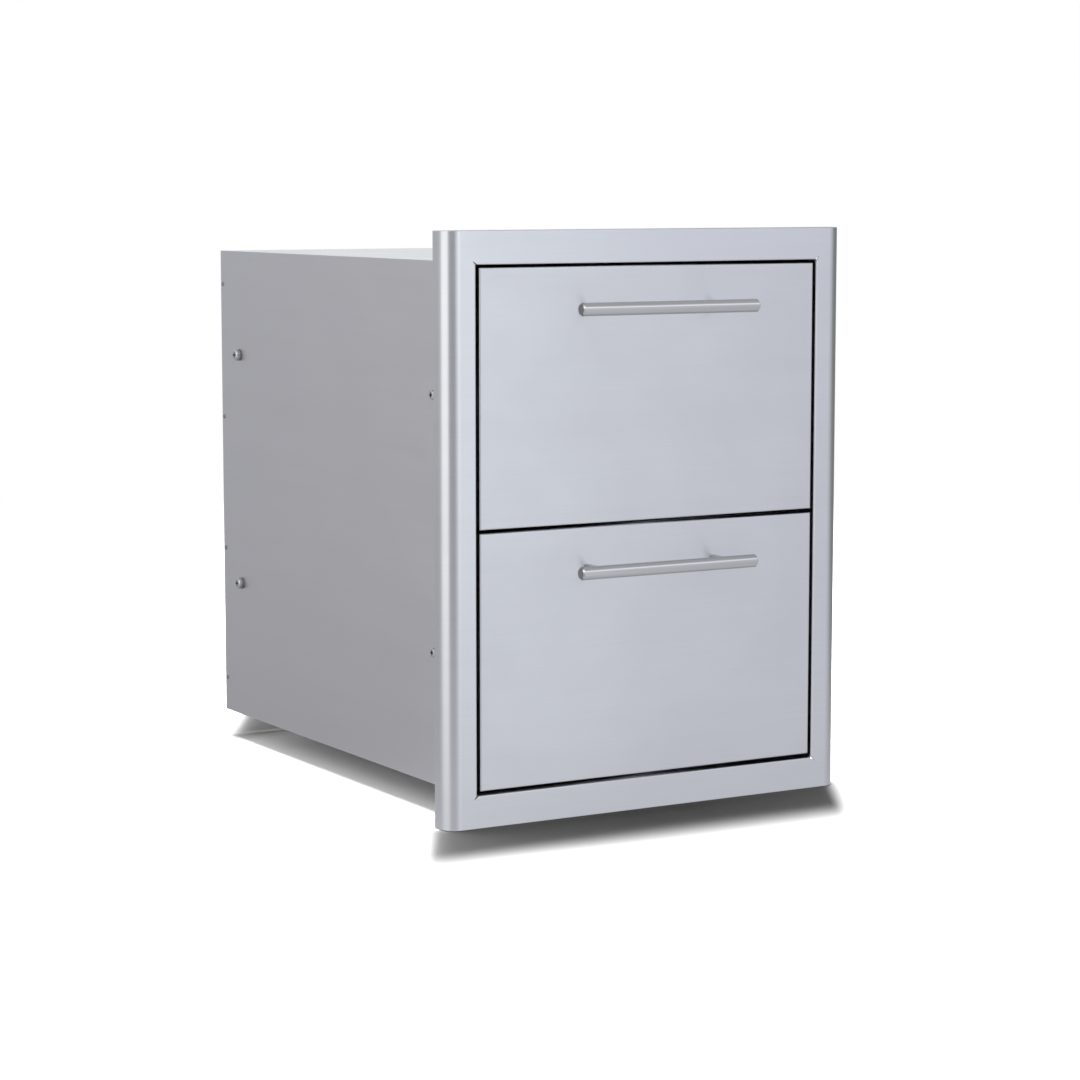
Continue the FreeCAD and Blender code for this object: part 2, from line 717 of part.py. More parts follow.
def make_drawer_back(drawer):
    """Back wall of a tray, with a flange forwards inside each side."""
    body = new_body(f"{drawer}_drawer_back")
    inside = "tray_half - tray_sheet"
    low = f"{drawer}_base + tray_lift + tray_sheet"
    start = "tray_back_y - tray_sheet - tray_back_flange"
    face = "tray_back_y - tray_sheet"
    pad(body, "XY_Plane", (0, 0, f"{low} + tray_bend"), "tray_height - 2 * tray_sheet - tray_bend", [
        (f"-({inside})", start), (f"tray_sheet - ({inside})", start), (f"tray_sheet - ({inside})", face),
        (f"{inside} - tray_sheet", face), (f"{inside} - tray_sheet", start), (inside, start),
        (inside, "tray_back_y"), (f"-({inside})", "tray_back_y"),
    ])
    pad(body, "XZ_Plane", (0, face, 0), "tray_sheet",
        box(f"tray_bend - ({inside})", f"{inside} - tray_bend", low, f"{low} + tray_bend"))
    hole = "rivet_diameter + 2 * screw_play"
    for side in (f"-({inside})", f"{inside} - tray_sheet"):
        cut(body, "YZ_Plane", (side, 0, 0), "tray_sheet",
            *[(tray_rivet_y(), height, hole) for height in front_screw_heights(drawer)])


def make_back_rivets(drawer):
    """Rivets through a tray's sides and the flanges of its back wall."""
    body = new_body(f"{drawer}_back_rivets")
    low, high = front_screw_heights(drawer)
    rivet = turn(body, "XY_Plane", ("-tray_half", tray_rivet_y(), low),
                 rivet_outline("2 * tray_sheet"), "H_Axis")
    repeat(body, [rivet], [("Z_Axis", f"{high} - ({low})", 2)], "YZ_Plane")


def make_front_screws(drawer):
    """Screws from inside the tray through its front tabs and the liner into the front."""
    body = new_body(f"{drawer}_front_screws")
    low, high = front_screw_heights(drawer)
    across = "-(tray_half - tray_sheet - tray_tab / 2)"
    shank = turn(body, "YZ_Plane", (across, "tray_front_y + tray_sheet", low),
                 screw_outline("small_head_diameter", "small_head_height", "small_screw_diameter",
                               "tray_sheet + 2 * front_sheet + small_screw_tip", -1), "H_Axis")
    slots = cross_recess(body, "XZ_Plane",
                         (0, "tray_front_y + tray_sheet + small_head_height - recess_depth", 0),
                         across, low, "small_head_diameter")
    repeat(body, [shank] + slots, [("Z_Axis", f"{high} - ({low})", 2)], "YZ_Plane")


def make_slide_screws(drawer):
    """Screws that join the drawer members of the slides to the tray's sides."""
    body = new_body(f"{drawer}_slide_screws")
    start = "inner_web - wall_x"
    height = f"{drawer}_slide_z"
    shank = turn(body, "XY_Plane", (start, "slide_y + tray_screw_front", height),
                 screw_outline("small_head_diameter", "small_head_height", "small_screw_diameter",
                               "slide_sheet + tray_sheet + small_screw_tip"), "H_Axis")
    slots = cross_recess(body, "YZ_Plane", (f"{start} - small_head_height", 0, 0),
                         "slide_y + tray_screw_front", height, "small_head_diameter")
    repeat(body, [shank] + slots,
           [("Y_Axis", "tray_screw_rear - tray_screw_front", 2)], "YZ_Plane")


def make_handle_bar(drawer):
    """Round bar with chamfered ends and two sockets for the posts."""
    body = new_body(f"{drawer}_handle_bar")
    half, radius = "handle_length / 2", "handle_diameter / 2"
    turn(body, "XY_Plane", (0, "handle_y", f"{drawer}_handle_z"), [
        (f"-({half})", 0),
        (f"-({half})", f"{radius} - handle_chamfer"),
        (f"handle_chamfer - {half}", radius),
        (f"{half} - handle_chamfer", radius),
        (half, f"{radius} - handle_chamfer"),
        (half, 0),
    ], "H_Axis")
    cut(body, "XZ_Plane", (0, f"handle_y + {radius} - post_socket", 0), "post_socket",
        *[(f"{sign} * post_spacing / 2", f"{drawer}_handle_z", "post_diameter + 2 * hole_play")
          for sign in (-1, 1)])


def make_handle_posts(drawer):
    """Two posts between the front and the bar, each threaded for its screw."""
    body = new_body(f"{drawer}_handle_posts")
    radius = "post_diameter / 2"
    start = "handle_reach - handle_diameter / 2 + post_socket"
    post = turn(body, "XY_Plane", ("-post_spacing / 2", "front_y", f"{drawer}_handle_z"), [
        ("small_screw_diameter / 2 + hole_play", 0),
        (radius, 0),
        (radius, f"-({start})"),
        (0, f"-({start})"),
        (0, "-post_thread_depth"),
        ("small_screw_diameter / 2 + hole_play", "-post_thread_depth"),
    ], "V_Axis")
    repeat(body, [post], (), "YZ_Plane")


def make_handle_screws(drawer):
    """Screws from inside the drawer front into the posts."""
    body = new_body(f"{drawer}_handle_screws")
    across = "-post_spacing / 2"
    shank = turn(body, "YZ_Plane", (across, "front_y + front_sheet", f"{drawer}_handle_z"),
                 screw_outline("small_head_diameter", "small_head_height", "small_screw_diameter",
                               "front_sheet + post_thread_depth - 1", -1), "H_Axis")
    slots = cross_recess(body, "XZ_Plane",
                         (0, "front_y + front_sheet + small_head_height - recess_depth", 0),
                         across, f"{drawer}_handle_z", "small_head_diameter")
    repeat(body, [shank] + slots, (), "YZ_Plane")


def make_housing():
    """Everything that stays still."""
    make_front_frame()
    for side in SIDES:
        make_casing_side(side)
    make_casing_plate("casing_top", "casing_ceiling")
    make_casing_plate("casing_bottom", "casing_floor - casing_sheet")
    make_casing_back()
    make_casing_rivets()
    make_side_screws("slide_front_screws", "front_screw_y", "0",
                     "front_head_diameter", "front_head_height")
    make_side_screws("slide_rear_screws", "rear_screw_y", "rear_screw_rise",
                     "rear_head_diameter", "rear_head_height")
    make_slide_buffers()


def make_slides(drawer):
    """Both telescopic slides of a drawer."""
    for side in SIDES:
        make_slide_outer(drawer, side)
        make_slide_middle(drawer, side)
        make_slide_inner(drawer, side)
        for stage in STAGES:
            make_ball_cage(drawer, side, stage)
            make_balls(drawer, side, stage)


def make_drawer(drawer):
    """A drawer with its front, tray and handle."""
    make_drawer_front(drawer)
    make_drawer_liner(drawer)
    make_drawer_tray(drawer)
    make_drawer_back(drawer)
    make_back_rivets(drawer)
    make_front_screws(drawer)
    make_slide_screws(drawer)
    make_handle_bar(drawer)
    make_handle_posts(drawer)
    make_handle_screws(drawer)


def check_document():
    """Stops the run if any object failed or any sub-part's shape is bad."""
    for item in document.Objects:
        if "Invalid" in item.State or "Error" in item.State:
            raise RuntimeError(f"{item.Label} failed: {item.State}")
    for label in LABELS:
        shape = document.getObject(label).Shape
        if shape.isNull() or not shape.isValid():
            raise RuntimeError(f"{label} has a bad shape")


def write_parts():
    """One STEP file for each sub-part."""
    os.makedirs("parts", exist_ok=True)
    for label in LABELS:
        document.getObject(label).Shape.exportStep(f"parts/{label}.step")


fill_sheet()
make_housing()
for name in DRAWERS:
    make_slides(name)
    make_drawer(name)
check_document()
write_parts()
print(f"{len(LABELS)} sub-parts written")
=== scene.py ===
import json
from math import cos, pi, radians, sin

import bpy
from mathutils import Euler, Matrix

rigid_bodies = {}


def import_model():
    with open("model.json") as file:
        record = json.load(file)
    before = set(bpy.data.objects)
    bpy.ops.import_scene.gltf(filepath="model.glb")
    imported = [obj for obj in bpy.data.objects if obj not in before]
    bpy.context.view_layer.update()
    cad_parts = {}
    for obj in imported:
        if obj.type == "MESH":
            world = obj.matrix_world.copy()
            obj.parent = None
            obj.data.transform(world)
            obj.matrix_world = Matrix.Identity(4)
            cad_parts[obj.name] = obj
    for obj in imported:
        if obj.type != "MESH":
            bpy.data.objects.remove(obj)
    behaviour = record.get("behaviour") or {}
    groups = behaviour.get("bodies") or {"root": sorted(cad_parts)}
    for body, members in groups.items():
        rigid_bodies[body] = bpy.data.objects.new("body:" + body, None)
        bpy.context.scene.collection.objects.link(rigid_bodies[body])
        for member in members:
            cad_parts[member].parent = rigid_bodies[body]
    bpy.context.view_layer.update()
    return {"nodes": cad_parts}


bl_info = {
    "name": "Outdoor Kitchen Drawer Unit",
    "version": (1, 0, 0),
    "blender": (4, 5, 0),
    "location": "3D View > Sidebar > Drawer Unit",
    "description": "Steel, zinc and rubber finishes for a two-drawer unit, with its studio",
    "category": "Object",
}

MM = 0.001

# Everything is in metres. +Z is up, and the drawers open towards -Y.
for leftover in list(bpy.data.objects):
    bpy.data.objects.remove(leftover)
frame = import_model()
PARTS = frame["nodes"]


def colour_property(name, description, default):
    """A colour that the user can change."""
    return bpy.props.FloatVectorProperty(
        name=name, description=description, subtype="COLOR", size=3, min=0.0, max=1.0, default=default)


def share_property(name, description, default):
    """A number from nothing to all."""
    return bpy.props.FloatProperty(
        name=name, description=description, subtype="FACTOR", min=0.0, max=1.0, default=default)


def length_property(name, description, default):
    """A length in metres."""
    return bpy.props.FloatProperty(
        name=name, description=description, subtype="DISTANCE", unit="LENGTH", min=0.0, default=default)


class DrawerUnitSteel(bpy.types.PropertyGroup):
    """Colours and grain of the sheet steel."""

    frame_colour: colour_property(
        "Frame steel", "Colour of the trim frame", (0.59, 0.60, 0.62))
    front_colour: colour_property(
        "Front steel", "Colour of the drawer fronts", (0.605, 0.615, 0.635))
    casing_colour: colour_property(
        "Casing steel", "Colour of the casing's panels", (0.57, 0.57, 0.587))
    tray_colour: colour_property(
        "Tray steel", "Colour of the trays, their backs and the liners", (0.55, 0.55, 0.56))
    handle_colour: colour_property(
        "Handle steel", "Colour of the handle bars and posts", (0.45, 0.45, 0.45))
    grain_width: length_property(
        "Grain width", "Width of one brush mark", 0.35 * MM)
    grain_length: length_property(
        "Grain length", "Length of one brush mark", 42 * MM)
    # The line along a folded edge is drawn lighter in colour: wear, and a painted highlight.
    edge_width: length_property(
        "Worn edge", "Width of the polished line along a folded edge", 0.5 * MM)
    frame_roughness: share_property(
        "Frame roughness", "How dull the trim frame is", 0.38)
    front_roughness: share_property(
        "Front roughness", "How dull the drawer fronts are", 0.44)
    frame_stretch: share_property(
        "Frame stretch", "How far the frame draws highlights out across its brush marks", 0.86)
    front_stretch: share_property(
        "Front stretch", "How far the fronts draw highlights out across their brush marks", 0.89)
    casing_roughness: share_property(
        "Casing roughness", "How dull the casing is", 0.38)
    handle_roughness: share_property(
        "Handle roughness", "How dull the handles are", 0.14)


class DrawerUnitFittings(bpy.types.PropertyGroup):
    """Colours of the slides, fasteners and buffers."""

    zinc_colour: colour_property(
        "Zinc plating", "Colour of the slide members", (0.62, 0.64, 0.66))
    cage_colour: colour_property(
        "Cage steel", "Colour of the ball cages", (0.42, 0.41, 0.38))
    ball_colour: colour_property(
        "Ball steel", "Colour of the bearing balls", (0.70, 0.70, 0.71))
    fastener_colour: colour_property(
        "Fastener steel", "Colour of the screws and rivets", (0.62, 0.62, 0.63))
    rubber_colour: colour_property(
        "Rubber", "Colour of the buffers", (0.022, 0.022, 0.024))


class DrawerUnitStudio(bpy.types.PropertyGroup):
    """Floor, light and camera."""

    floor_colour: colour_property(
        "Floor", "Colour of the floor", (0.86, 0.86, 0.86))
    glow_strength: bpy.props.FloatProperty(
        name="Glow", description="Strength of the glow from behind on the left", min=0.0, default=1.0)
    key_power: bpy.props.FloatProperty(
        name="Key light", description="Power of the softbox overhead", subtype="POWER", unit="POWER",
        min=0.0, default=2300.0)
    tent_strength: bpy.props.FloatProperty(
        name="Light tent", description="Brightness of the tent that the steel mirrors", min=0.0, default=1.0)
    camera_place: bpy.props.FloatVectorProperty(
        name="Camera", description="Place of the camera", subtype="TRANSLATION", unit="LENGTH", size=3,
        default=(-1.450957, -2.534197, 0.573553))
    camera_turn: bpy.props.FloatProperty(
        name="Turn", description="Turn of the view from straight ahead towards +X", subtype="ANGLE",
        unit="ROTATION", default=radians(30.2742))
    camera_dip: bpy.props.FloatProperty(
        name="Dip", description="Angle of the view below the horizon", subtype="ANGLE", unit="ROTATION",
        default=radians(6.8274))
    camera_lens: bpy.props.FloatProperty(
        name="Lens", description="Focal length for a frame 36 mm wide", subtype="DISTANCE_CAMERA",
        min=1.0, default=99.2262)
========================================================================
- **TASK STATEMENT**
In the listing above, find the line with "fill_sheet()" and the line with "bpy.data.objects.remove(leftover)". Output those two lines and every line between them, exactly as written.

- **ANSWER TO THIS PROBLEM**
fill_sheet()
make_housing()
for name in DRAWERS:
    make_slides(name)
    make_drawer(name)
check_document()
write_parts()
print(f"{len(LABELS)} sub-parts written")
=== scene.py ===
import json
from math import cos, pi, radians, sin

import bpy
from mathutils import Euler, Matrix

rigid_bodies = {}


def import_model():
    with open("model.json") as file:
        record = json.load(file)
    before = set(bpy.data.objects)
    bpy.ops.import_scene.gltf(filepath="model.glb")
    imported = [obj for obj in bpy.data.objects if obj not in before]
    bpy.context.view_layer.update()
    cad_parts = {}
    for obj in imported:
        if obj.type == "MESH":
            world = obj.matrix_world.copy()
            obj.parent = None
            obj.data.transform(world)
            obj.matrix_world = Matrix.Identity(4)
            cad_parts[obj.name] = obj
    for obj in imported:
        if obj.type != "MESH":
            bpy.data.objects.remove(obj)
    behaviour = record.get("behaviour") or {}
    groups = behaviour.get("bodies") or {"root": sorted(cad_parts)}
    for body, members in groups.items():
        rigid_bodies[body] = bpy.data.objects.new("body:" + body, None)
        bpy.context.scene.collection.objects.link(rigid_bodies[body])
        for member in members:
            cad_parts[member].parent = rigid_bodies[body]
    bpy.context.view_layer.update()
    return {"nodes": cad_parts}


bl_info = {
    "name": "Outdoor Kitchen Drawer Unit",
    "version": (1, 0, 0),
    "blender": (4, 5, 0),
    "location": "3D View > Sidebar > Drawer Unit",
    "description": "Steel, zinc and rubber finishes for a two-drawer unit, with its studio",
    "category": "Object",
}

MM = 0.001

# Everything is in metres. +Z is up, and the drawers open towards -Y.
for leftover in list(bpy.data.objects):
    bpy.data.objects.remove(leftover)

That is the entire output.